Board vice president Steve LoCascio said Tuesday that Mears was selected among a pool of four other applicants.

“There was a lot of discussion,” LoCascio said. “We know there’s a lot going on with that program right now and it needs to be addressed.

“We were looking for someone with experience, someone who is known in the wrestling circles, someone who is good with parents and knows the kids, and we felt, at this time, Mr. Mears was the best person.”

Greater Latrobe has traditionally boasted a storied wrestling program, led by Hall of Famers Tom Harbert and Marc Billett, among others in the past.

The Wildcats’ senior high team still enjoyed a strong 2019-20 season, capped by Vinny Kilkeary, a 108-pound freshman, who became the fourth state champion in Greater Latrobe history. Also, Gabe Willochell ended a stellar career with a third-place finish at 132 pounds, and Greater Latrobe, as a team, qualified for the WPIAL playoffs for the first time in four years.

“It’s an honor to be in this type of program, with two Hall of Fame coaches,” Mears said. “It’s very exciting because we have a lot of talent. I just think that with strong leadership, we can achieve extremely high standards.

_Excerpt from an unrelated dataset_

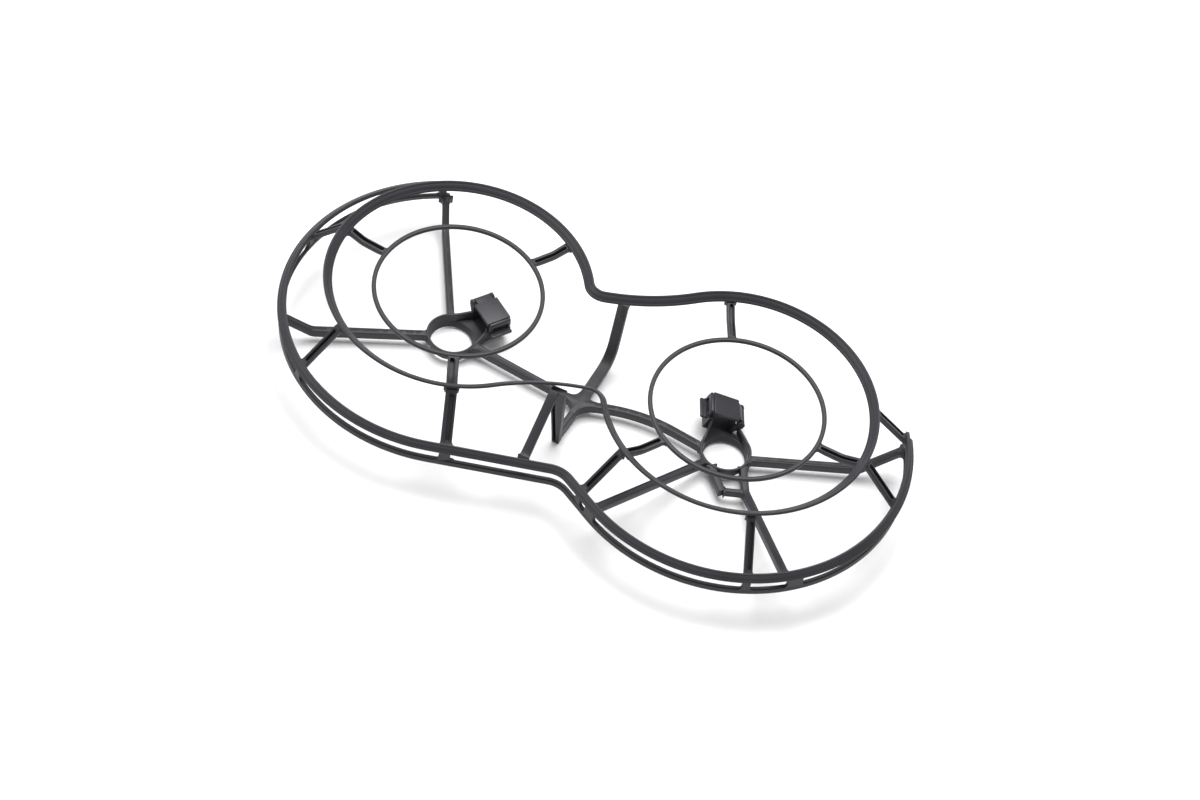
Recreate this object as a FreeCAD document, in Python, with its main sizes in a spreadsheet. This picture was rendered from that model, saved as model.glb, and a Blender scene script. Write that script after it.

“Wrestling is a sport that has always been at a high level here. The challenge I have is not only sustaining that level, but also restructuring the base that feeds that high level long-term.”

Mears, 53, wrestled at Mount Pleasant Area and captured a WPIAL championship in 1985 before moving on to compete at Division I Lock Haven University.

Mears served as the head varsity wrestling coach at Mount Pleasant Area for eight seasons, posting a career coaching record of 121-38. He’s the second-fastest coach to record 100 victories in the history of the WPIAL, leading the Vikings to the playoffs eight straight seasons, every year he served as head coach.

Mears won three WPIAL team wrestling championships at Mount Pleasant Area in 2003, ’05 and ’06 and was named a two-time WPIAL Coach of the Year in 2003 and ’06. He led the Vikings to top-four finishes in PIAA State Team competition three times, each year that Mount Pleasant Area won WPIAL championships.

Mears was a two-time coach at the Dapper Dan Wrestling Classic and led Mount Pleasant Area grapplers to 23 individual section championships, five individual regional titles and 11 WPIAL championships. Under Mears’ direction, the Vikings had 25 state qualifiers, 12 state medalists and one state champion, Donnie Ament in 2005.

Mears was an assistant at the varsity level and a junior high head coach at Greater Latrobe from 1991-98 and 98-2000, prior to landing the top job at Mount Pleasant Area. He carried a 24-1 record, as Greater Latrobe was ranked the top junior high team in 1999-2000 by the Pennsylvania Wrestling News.

Mears said that he plans to bring in Eric Newill, his former first assistant at Mount Pleasant Area, in addition to Mike Rinehart, who previously coached at Greensburg Salem. Mears also intends to retain Schmeling as one of his assistants and bring on several additional volunteer coaches, as the staff boasts a combined 50-plus years of experience.

“Chad has done a nice job with the junior high program and helping Mike Ciotti at the senior high,” Mears said. “Of course, he coached at the high school this year, but the junior high parents really respect Chad.”

Mears’ son, Brock, plans to wrestle in eighth grade next year. His older son, Tyler, captured the WPIAL Class AAA Individual Championship at 285 pounds, ended fourth in the state and wrestled collegiately at Colorado School of Mines. The younger Mears tore his labrum, returned home to St. Vincent College and graduated last week. Mears’ daughter, Hannah, also recently graduated from Penn State University.

“Our name has been attached to the Latrobe wrestling program for a long time,” Mears said.

Mears is the current Director of Transportation and Athletics at Greater Latrobe, but he doesn’t believe that adding the title of head wrestling coach will be too much for his schedule. He said that he could be retiring as the district’s athletic director within the next year.

“There’s a lot on my plate, but only a lot for this year,” Mears said. “I can coach as long as I feel I’m doing it right and I have the skill set to keep it as a top WPIAL program. I’ve learned that you take it one day at a time and do each job when you’re supposed to do it. I have a lot of support from the other head coaches and administrators. I think we’re all looking forward to it.”

School board president Dr. Michael Zorch thanked Mears for stepping into his new position, while carrying additional duties.

“I know he does a lot of work for our school district now and this is certainly going to add to his time and devotion,” Zorch said. “I hope we get a wrestling season this year. To see the impact he would have, I’m sure it would be extremely positive, help heal our program and make us proud of it again.”